Thanks, Greta from Germany



Anonymous said...

Everybody sins. Always have, always will. But when they sin in sexual ways, well now that's different. Now it's gotten serious.

Anonymous said...

Computer models suggest that humans are among the first. Since most stars are red dwarves which are pretty unstable for their first many billions of years before becoming tame enough for their own planetary life to comfortably grow into technologies, we’ve got some waiting to do before life is all over the place. The sweet spot is several hundred billion years in the future.

The models suggest that any intelligence statistically existing is likely far too sparsely populated around the galaxy to be able to communicate with each other. And then there’s all the filters. Selfish best survival urges turning into selfish sin which tends to win and ruin everything by misusing the technological power it’s conquered, is one of the worst filters.

So it becomes a matter of the odds. Stable stars located in safe suburban zones of the galaxy (the center is a very dangerous hood) are in the tiny minority. Double stars don’t keep their planets around for long, giants blow up way too soon, and anybody can be around a variety of events which can vaporize atmospheric protections for life.

But you knew all that. The good news is that the odds are that space aliens wont be invading us anytime soon, yet. And Mr. Tsoukalos will get to keep his crazy hair and spout nonsense. So there’s that. I think one of the Star Trek series paid homage to his hair style by devoting an entire species to this.

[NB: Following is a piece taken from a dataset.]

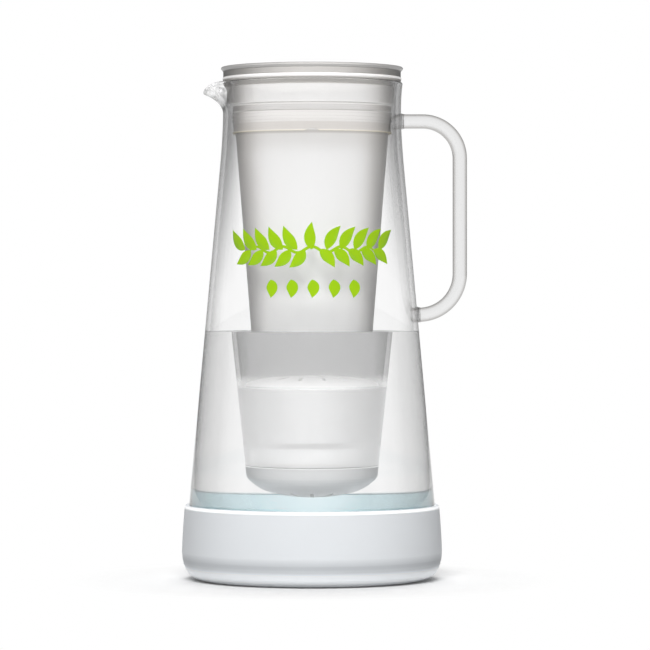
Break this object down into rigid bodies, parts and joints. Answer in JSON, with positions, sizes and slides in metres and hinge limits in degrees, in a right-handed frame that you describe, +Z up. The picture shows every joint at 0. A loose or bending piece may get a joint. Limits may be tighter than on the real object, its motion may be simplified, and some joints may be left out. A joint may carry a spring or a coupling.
{
  "type": "water filter pitcher",
  "caption": "Tapered glass jug with a spout and a glass handle, standing in a silicone boot, with a hanging hopper, twist-out filter cartridges and a lid with a flip-up filling flap.",
  "frame": {"origin": "on the jug's axis at the underside of the boot, where the pitcher stands", "axes": "+Z up along the jug's axis, the spout points to -X and the handle to +X"},
  "size_m": [0.1515, 0.1382, 0.272],
  "materials": {
    "boot_silicone": "soft matte moulded silicone",
    "clear_glass": "clear blown glass",
    "handle_glass": "clear drawn glass rod",
    "frosted_plastic": "translucent frosted plastic",
    "seal_silicone": "translucent silicone",
    "cartridge_white": "satin white moulded plastic",
    "screen_plastic": "moulded mesh",
    "fibre_white": "porous membrane strands",
    "potting_resin": "cast resin",
    "filter_felt": "needled felt",
    "carbon_granules": "packed granules",
    "resin_beads": "packed beads",
    "lid_plastic": "satin white moulded plastic",
    "pin_steel": "drawn stainless wire"
  },
  "bodies": {
    "base": {"silicone_boot": "boot_silicone"},
    "jug": {"glass_jug": "clear_glass", "glass_handle": "handle_glass"},
    "hopper": {"hopper": "frosted_plastic", "seal_band": "seal_silicone"},
    "membrane": {"membrane_housing": "cartridge_white", "membrane_cap": "cartridge_white", "inlet_screen": "screen_plastic", "hollow_fibres": "fibre_white", "potting_disc": "potting_resin", "spigot_o_rings": "seal_silicone"},
    "carbon": {"carbon_cup": "cartridge_white", "outlet_felt": "filter_felt", "carbon_bed": "carbon_granules", "middle_felt": "filter_felt", "resin_bed": "resin_beads", "inlet_felt": "filter_felt", "carbon_cover": "cartridge_white", "carbon_o_ring": "seal_silicone"},
    "lid": {"lid_frame": "lid_plastic", "lid_seal": "seal_silicone", "hinge_pin": "pin_steel"},
    "flap": {"fill_flap": "lid_plastic"}
  },
  "joints": [
    {"name": "jug_lift", "type": "slide", "parent": "base", "child": "jug", "axis": [0, 0, 1], "range_m": [0, 0.045]},
    {"name": "hopper_lift", "type": "slide", "parent": "jug", "child": "hopper", "axis": [0, 0, 1], "range_m": [0, 0.235]},
    {"name": "membrane_turn", "type": "hinge", "parent": "hopper", "child": "membrane", "pos_m": [0, 0, 0.0735], "axis": [0, 0, 1], "range_deg": [0, 90]},
    {"name": "carbon_turn", "type": "hinge", "parent": "hopper", "child": "carbon", "pos_m": [0, 0, 0.06], "axis": [0, 0, 1], "range_deg": [0, 30]},
    {"name": "lid_lift", "type": "slide", "parent": "hopper", "child": "lid", "axis": [0, 0, 1], "range_m": [0, 0.03]},
    {"name": "flap_hinge", "type": "hinge", "parent": "lid", "child": "flap", "pos_m": [-0.012, 0, 0.27], "axis": [0, -1, 0], "range_deg": [0, 95]}
  ]
}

So the far more important question: Is Mr. Tsoukalos gay?

Anonymous said...

Where is cousin Dupree when you need him?

Cousin Dupree said...

I am disappointed at the deterioration in quality of our trolls. Rarely do their comments merit so much as a nonverbal shrug.

Anonymous said...

Should we dumb them down even more for you?

Cousin Dupree said...

{shrug}

julie said...

I find it mildly amusing that they think insulting someone's intelligence is some kind of sick burn.

Anonymous said...

Hello Dupree:

The quality of the trolls is proportional to the quality of the posts. Let the Dr. know.